What happens if I die with my detector on me?
Whoever loots your body gets it. You’ll need to either grab another from a container during a Beachcombing match, complete the next stage of a project, or accept the Shoring Up Defenses quest again (if you haven’t already taken the freebie).
How often does Beachcombing appear in matchmaking?
Map conditions in Arc Raiders refresh every hour, and Beachcombing rotates in and out of the Riven Tides condition pool. There’s no fixed schedule that I’ve seen confirmed by Embark, so just check the queue tag before you load in.
Is the Dockmaster’s Detector worth losing a weapon slot for?
Honestly, yes — but only if Beachcombing is active and you actually plan to use it. Outside of that condition, it’s dead weight. I always swap it out of my loadout before queueing into other maps or non-Beachcombing Riven Tides matches.
What’s the best loot you can dig up?
Weapon cases are the jackpot. Suitcases full of crafting materials are the bread-and-butter. Ship Model trinkets are the sneaky-good pulls because they feed straight into the Last Resort event and pay great XP on extraction. Just be ready for the occasional Tick to leap at your face.
Can I beachcomb solo or do I need a squad?
Solo is doable but rough. You’re scanning in the most exposed area on the map with no spotter. If you’re going solo, scan in short bursts, listen for shots, and extract early. Squads have a way easier time because one person can scan while the others watch sightlines.
Does the ARC Turbine mess with Beachcombing?

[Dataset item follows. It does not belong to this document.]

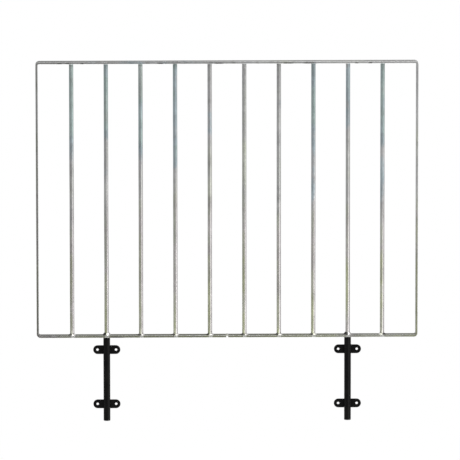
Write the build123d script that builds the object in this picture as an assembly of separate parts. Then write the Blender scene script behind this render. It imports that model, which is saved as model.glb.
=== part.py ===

Indirectly, yeah. The Turbine’s patrol path drifts right over the Seabed, and since you’re stuck in the open with limited cover, it’s an easy way to get spotted or pinned. Always scan the sky before you commit to a long dig sequence.
Beachcombing in Arc Raiders is one of those mechanics that looks dumb on paper and ends up being the most fun I’ve had on a new map in months. Once you’ve got the Dockmaster’s Detector, you know the Seabed is the spot, and you’ve stopped panicking when the light flashes orange — you’re basically printing loot. Just don’t get cocky out there. The sand has bombs.